Mediterraneo is a showcase space, including its bar.
photo courtesy of Mediterraneo
Classy, Sexy Vibes
Want a bar-dining experience that’s the opposite of the numerous Miller Lite-and-wings-serving pubs along Mamaroneck Avenue? The BLT Steak bar, on the first floor of The Ritz-Carlton, offers fun house cocktails, craft beers on tap, (like Allagash White), and 24 wines-by-the-glass. Pair a Fuzzy Monkey (Russian Standard vodka, rum, peach liquor, pineapple, and OJ) with a sextet of slurp-worthy Baja Kumamotos oysters and Hipster Fries (shishitos, beef jerky, Parmesan), and your evening will be off to a good a start. Heck, make a fashionable bar crawl out of it by heading across the street to the Manhattan-esque Mediterraneo for tender, slightly charred Spanish octopus and a smoked prosciutto and Gorgonzola pizza. From there, it’s a block and a half down Mamaroneck Avenue to Modern Japanese Ichiro, where you can choose among 24 special rolls (e.g., the White Plains with white fish tempura and avocado topped by Cajun white tuna and black caviar).
For Day-Sleeper Diners
Do you start your day with a noon breakfast and think sunlight is overrated? White Plains has a Puerto Rican hotspot to feed your inner night owl. Open until 2 a.m. Thursdays and 3:30 a.m.
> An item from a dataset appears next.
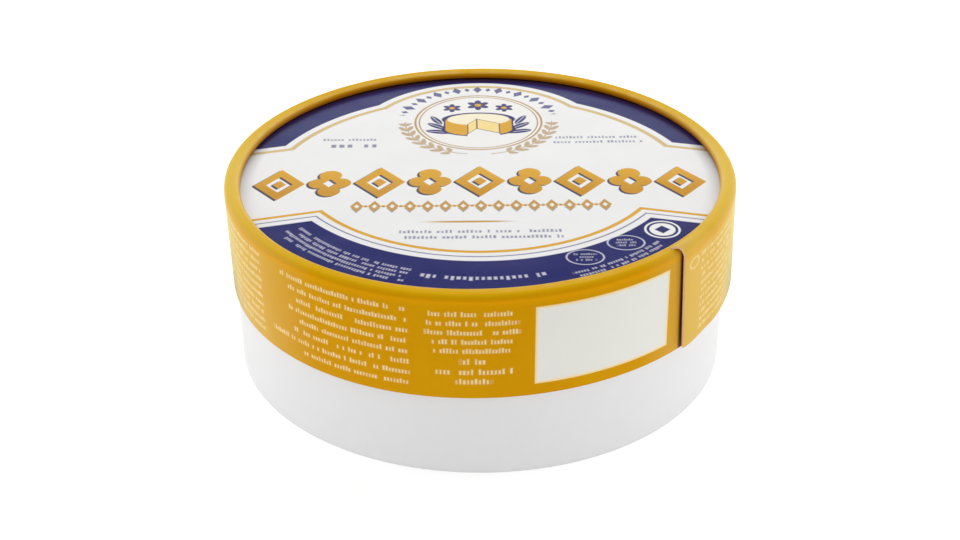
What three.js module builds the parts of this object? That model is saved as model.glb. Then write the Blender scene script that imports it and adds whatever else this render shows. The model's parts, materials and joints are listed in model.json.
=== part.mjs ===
// A shut round paperboard box of camembert, standing on its base.
// The lid is an ochre band with a folded-over rim, holding a printed disc. The base is a plain white tray.
// Millimetres, +Z up. The origin is the middle of the underside, and -Y is the front, where the date window is.

import * as THREE from 'three';
import { mergeVertices } from 'three/addons/utils/BufferGeometryUtils.js';

// Driving dimensions
const LID_DIAMETER = 115;
const BOX_HEIGHT = 44.4;
const LID_LOWER_EDGE = 20.3;
const BASE_DIAMETER = 112;
const BOARD = 0.5;
const CLEARANCE = 0.3;

// The rim is the band folded inwards over the disc, with a soft inner lip
const RIM_WIDTH = 3.5;
const RIM_SHOULDER = 1.2;
const RIM_LIP = 0.8;
const DISC_DEPTH = 1.75;
const DISC_BOARD = 0.7;

// The lid is pressed a little out of round: wider from side to side, pulled in at the front right
const SIDE_SWELL = 0.3;
const FRONT_WARP = 0.9;

// It also sits askew: its lower edge stands to the right of its top, and its right side is higher than its left
const LID_LEAN = 0.6;
const LID_TILT = 0.2;

// The base is wider from side to side as well, and sits a little to the right under the lid's rim
const BASE_SWELL = 0.5;
const BASE_SHIFT = 0.05;

// The strip of board overlaps itself at the front right, and its outer end stands proud
const SEAM_ANGLE = 47;
const SEAM_STEP = 0.6;
const SEAM_FADE = 26;
const SEAM_DROP = 0.3;
const SEAM_SLIT = 0.15;

// The base's lower edge is rolled under, and its floor sits above the table
const FOOT_RADIUS = 0.5;
const FOOT_WIDTH = 3.2;
const FLOOR_RECESS = 1.2;

// Faces round each ring and in each rounded corner
const COLUMNS = 120;
const CORNER_STEPS = 4;

const lidRadius = LID_DIAMETER / 2;
const baseRadius = BASE_DIAMETER / 2;
const discTop = BOX_HEIGHT - DISC_DEPTH;
const discBottom = discTop - DISC_BOARD;
const baseTop = discBottom - CLEARANCE - LID_TILT;

// A quarter round from one angle to another, as points of a lathe profile
function corner(x, z, radius, fromDegrees, toDegrees) {
  const points = [];
  for (let step = 0; step <= CORNER_STEPS; step += 1) {
    const angle = THREE.MathUtils.degToRad(THREE.MathUtils.lerp(fromDegrees, toDegrees, step / CORNER_STEPS));
    points.push(new THREE.Vector2(x + radius * Math.cos(angle), z + radius * Math.sin(angle)));
  }
  return points;
}

// How far the lid stands out from a true circle, at an angle from the front towards the right
function outOfRound(angle) {
  const swell = SIDE_SWELL * Math.sin(angle) ** 2;
  const warp = FRONT_WARP * Math.sin(2 * angle) * Math.max(0, Math.cos(angle));
  return swell - warp;
}

// How far the lid stands to the right of the middle, at a height
function lidLean(height) {
  return LID_LEAN * (BOX_HEIGHT - height) / (BOX_HEIGHT - LID_LOWER_EDGE);
}

// How much higher the lid sits than a level one, at a distance to the right of the middle
function lidTilt(right) {
  return LID_TILT * right / lidRadius;
}

// How much of the overlap's step is left, from 1 at the seam to 0 where the outer layer lies flat
function overlap(angle) {
  const seam = THREE.MathUtils.degToRad(SEAM_ANGLE);
  const past = THREE.MathUtils.euclideanModulo(angle - seam, 2 * Math.PI);
  const fade = THREE.MathUtils.degToRad(SEAM_FADE);
  return 1 - THREE.MathUtils.smoothstep(past, 0, fade);
}

// Evenly spaced angles, with two columns close together where the overlap makes its step
function columnAngles() {
  const seam = THREE.MathUtils.degToRad(SEAM_ANGLE);
  const slit = SEAM_SLIT / lidRadius;
  const angles = [];
  for (let column = 0; column < COLUMNS; column += 1) {
    angles.push(seam + (2 * Math.PI - slit) * (column / (COLUMNS - 1)));
  }
  return angles;
}

// A closed profile turned round the Z axis. Each point is then set at its column's own angle, and moved outwards,
// up and to the right as the shape says.
function turned(profile, angles, shape) {
  const lathe = new THREE.LatheGeometry(profile, angles.length);
  const position = lathe.getAttribute('position');
  for (let index = 0; index < position.count; index += 1) {
    const column = Math.floor(index / profile.length) % angles.length;
    const point = profile[index % profile.length];
    const angle = angles[column];
    const { out, up, right } = shape(angle, point);
    const radius = point.x === 0 ? 0 : point.x + out;
    position.setXYZ(index, radius * Math.sin(angle) + right, -radius * Math.cos(angle), point.y + up);
  }
  lathe.deleteAttribute('normal');
  lathe.deleteAttribute('uv');
  const solid = mergeVertices(lathe, 1e-5);
  solid.computeVertexNormals();
  return solid;
}

function part(name, geometry, color, roughness) {
  const material = new THREE.MeshStandardMaterial({ color, roughness, metalness: 0 });
  const mesh = new THREE.Mesh(geometry, material);
  mesh.name = name;
  return mesh;
}

// Base tray, solid because the box is shut
function baseTray() {
  const footInner = baseRadius - FOOT_WIDTH;
  const profile = [
    new THREE.Vector2(0, FLOOR_RECESS),
    new THREE.Vector2(footInner, FLOOR_RECESS),
    new THREE.Vector2(footInner, FOOT_RADIUS),
    new THREE.Vector2(footInner + FOOT_RADIUS, 0),
    ...corner(baseRadius - FOOT_RADIUS, FOOT_RADIUS, FOOT_RADIUS, -90, 0),
    new THREE.Vector2(baseRadius, baseTop),
    new THREE.Vector2(0, baseTop),
  ];
  const geometry = turned(profile, columnAngles(), (angle) => ({
    out: BASE_SWELL * Math.sin(angle) ** 2,
    up: 0,
    right: BASE_SHIFT,
  }));
  return part('base_tray', geometry, 0xe6e5e3, 0.75);
}

// Lid band, with the rim folded over its top edge
function lidBand() {
  const wallInner = lidRadius - BOARD;
  const rimInner = lidRadius - RIM_WIDTH;
  const rimUnder = discTop + CLEARANCE;
  const profile = [
    new THREE.Vector2(wallInner, LID_LOWER_EDGE),
    new THREE.Vector2(lidRadius, LID_LOWER_EDGE),
    ...corner(lidRadius - RIM_SHOULDER, BOX_HEIGHT - RIM_SHOULDER, RIM_SHOULDER, 0, 90),
    ...corner(rimInner + RIM_LIP, BOX_HEIGHT - RIM_LIP, RIM_LIP, 90, 180),
    new THREE.Vector2(rimInner, rimUnder),
    new THREE.Vector2(wallInner, rimUnder),
    new THREE.Vector2(wallInner, LID_LOWER_EDGE),
  ];
  const outerWall = (point) => point.x > lidRadius - RIM_SHOULDER / 2;
  const geometry = turned(profile, columnAngles(), (angle, point) => {
    const step = outerWall(point) ? overlap(angle) : 0;
    const drop = point.y === LID_LOWER_EDGE ? SEAM_DROP * step : 0;
    return {
      out: outOfRound(angle) + SEAM_STEP * step,
      up: lidTilt(point.x * Math.sin(angle)) - drop,
      right: lidLean(point.y),
    };
  });
  return part('lid_band', geometry, 0xcb8f0f, 0.5);
}

// Lid disc, the board that carries the label
function lidDisc() {
  const radius = lidRadius - BOARD - CLEARANCE;
  const profile = [
    new THREE.Vector2(0, discBottom),
    new THREE.Vector2(radius, discBottom),
    new THREE.Vector2(radius, discTop),
    new THREE.Vector2(0, discTop),
  ];
  const geometry = turned(profile, columnAngles(), (angle, point) => ({
    out: outOfRound(angle),
    up: lidTilt(point.x * Math.sin(angle)),
    right: lidLean(discTop),
  }));
  return part('lid_disc', geometry, 0xecebec, 0.45);
}

const camembertBox = new THREE.Group();
camembertBox.add(baseTray(), lidBand(), lidDisc());

export default camembertBox;
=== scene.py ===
# %% [markdown]
# # A shut box of camembert
#
# The real object is a round box of thin paperboard. A plain white tray holds the wrapped cheese, and a lid
# slides down over it. The lid is a strip of board rolled into a band, covered in ochre paper that folds
# inwards over the top edge, and a printed disc that lies just under that folded rim.
#
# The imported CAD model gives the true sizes. This lesson keeps them and makes the looks: fine, smooth meshes
# of the same three parts, printed paper that is drawn with shader maths, and a plain studio.

# %% Load the frame
import json
import math

import bmesh
import bpy
import numpy as np
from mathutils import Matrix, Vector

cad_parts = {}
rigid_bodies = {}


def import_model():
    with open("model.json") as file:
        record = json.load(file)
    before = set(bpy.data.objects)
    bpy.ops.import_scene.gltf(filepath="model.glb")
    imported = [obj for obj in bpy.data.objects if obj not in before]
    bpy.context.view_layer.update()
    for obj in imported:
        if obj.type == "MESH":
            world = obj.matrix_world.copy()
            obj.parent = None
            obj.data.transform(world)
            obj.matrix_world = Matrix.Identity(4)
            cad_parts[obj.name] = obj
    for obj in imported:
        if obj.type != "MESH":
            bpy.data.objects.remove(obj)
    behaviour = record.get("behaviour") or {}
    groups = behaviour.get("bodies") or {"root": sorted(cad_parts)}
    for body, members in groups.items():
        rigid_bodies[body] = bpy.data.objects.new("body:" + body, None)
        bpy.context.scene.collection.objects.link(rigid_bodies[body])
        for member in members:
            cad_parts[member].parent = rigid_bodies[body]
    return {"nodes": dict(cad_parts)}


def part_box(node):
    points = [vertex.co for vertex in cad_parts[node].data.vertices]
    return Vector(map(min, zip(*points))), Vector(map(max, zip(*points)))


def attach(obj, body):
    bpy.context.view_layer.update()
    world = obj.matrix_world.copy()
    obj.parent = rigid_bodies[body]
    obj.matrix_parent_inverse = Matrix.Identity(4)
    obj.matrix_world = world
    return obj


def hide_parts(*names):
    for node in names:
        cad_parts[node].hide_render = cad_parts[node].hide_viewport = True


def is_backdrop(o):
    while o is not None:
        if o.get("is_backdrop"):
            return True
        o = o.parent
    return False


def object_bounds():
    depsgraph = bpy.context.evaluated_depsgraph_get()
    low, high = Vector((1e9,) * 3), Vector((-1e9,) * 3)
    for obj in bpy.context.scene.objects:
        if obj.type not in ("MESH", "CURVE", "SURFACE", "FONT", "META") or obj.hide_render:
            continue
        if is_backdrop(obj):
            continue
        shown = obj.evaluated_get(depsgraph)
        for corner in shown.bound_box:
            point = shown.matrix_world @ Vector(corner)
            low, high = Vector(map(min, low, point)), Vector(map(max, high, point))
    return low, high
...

Fridays and Saturdays, a seat at the Miami-club-scene-inspired Don Coqui’s long bar will grant you sightlines to much of the action (e.g., karaoke Tuesdays, salsa dancing and lessons on Thursdays). An appetizer platter (including crispy pork, coconut shrimp, empanadas, sweet plantains stuffed with beef and cheese, and more) matched with a fresh-fruit-juice punch or frozen cocktail (or two) should be liquid courage enough to have you jumping into whatever the lounge floor action is that evening.
A block or so down is Mamaroneck Avenue’s restaurant-bar hybrid (of which there are many) with the strongest kitchen offerings, Hudson Grille. The low-lit interior has a large, horseshoe-shaped bar (open until at least midnight daily) offering lots of good beer, including a properly poured Guinness, plus plenty of shareable plates (Blue Hill Bay mussels in coconut milk with grilled bread and a right-on spinach-and-artichoke dip) and a winning pepper-crusted sliced steak sandwich.
Behind the marble bar at Kee Oyster House is a sparkling display of raw-bar offerings.
Photo courtesy of Kee Oyster House
Some Like It Raw
What’s a good foodie town without a raw bar (or two)? In a style reminiscent of Old New York, with lots of white subway tiles and nattily uniformed barmen (including a shucker) behind the marble bar, Kee Oyster House, on East Post Road, offers sparkling fresh clams on the half shell; shrimp, crabmeat, or lobster cocktail; a variety of East and West Coast oysters; scallops sashimi; and indulgent, wallet-busting towers of dang-near all of the above. Pair it with a quaff from the beverage program’s highlights: 20 single-malt Scotches, 20 bourbons, and seven craft beers on draft.
Back on Mamaroneck Avenue, the 30-seat bar at Lilly’s is a chill hangout, where the ’80s and ’90s music playing is just loud enough so as to not to squelch convivial banter. The bistro has ocean-fresh $1 oysters (minimum of six) and $5 draft beers, wines, and special cocktails (Mon-Fri, 4 p.m.-7 p.m.) at the bar only.